--- START Extracted entries ---
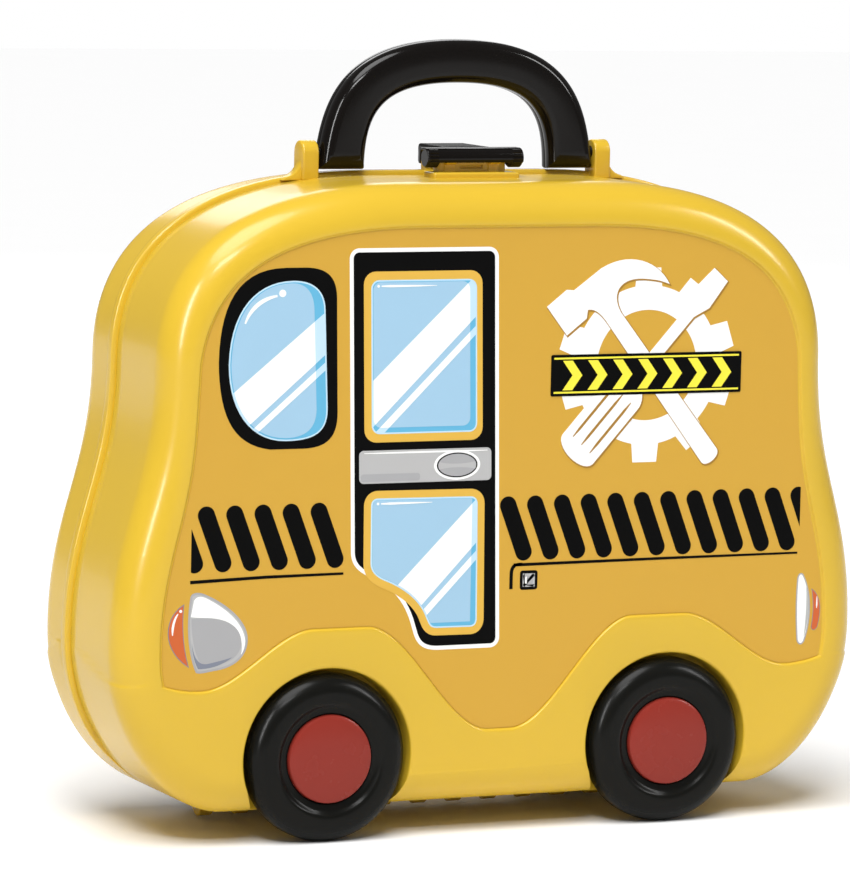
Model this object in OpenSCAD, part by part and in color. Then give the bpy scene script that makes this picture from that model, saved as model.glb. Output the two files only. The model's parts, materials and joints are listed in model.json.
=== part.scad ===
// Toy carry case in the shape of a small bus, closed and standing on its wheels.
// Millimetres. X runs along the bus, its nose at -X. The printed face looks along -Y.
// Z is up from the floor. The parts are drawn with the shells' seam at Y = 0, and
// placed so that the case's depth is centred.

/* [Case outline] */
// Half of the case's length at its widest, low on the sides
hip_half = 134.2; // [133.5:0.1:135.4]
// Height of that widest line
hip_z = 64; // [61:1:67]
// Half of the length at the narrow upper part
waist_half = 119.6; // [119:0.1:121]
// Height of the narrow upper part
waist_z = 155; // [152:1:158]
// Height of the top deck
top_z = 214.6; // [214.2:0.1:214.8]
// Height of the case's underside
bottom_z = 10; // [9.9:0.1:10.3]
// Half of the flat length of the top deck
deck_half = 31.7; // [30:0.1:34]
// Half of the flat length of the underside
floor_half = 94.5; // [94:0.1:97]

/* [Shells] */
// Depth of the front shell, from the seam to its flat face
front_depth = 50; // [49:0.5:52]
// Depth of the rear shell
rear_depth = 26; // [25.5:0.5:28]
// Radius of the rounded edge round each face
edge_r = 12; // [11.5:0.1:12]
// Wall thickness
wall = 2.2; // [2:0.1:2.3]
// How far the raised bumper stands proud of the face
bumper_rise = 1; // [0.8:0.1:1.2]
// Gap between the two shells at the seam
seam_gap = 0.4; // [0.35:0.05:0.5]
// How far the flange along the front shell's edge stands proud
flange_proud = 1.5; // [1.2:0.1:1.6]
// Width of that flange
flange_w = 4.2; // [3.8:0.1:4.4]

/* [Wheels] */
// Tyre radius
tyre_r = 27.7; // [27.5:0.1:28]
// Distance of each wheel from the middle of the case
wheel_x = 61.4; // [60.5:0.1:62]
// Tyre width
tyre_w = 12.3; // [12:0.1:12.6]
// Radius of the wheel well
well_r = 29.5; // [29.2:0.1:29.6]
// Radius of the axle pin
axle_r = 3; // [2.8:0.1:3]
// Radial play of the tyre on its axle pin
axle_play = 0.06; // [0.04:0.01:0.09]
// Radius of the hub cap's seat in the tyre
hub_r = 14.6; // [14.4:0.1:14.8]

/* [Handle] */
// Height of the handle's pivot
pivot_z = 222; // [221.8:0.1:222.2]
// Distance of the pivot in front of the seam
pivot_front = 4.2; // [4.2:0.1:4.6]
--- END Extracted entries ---
--- START Extracted entries ---
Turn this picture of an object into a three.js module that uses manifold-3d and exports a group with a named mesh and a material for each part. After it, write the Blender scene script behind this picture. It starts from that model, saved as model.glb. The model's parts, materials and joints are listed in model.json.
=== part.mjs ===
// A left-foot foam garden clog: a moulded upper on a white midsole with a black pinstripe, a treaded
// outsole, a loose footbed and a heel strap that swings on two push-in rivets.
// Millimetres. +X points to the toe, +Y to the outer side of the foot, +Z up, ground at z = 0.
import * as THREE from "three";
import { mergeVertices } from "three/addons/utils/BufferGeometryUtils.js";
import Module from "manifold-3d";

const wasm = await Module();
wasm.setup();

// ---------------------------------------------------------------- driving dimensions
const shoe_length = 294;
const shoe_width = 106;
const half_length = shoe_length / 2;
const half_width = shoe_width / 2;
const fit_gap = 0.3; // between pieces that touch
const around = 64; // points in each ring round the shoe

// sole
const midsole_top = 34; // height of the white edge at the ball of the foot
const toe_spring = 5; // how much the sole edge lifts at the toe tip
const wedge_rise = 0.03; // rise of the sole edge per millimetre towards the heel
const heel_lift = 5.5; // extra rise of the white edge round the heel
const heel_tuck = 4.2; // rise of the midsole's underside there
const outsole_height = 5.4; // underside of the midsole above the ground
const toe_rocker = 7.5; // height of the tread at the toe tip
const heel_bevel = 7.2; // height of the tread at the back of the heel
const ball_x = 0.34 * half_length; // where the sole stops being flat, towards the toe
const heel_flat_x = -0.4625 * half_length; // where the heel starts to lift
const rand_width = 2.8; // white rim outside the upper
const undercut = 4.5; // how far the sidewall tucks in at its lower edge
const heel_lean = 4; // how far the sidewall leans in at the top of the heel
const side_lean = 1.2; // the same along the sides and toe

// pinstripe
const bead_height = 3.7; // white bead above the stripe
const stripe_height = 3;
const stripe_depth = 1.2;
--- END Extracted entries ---
● **To be done**:
All lines above from the one containing "Model this object" to the one containing "floor_half = 94.5; // [94:0.1:97]" must be repeated exactly, both lines included, and no others.

● **Final result**:
Model this object in OpenSCAD, part by part and in color. Then give the bpy scene script that makes this picture from that model, saved as model.glb. Output the two files only. The model's parts, materials and joints are listed in model.json.
=== part.scad ===
// Toy carry case in the shape of a small bus, closed and standing on its wheels.
// Millimetres. X runs along the bus, its nose at -X. The printed face looks along -Y.
// Z is up from the floor. The parts are drawn with the shells' seam at Y = 0, and
// placed so that the case's depth is centred.

/* [Case outline] */
// Half of the case's length at its widest, low on the sides
hip_half = 134.2; // [133.5:0.1:135.4]
// Height of that widest line
hip_z = 64; // [61:1:67]
// Half of the length at the narrow upper part
waist_half = 119.6; // [119:0.1:121]
// Height of the narrow upper part
waist_z = 155; // [152:1:158]
// Height of the top deck
top_z = 214.6; // [214.2:0.1:214.8]
// Height of the case's underside
bottom_z = 10; // [9.9:0.1:10.3]
// Half of the flat length of the top deck
deck_half = 31.7; // [30:0.1:34]
// Half of the flat length of the underside
floor_half = 94.5; // [94:0.1:97]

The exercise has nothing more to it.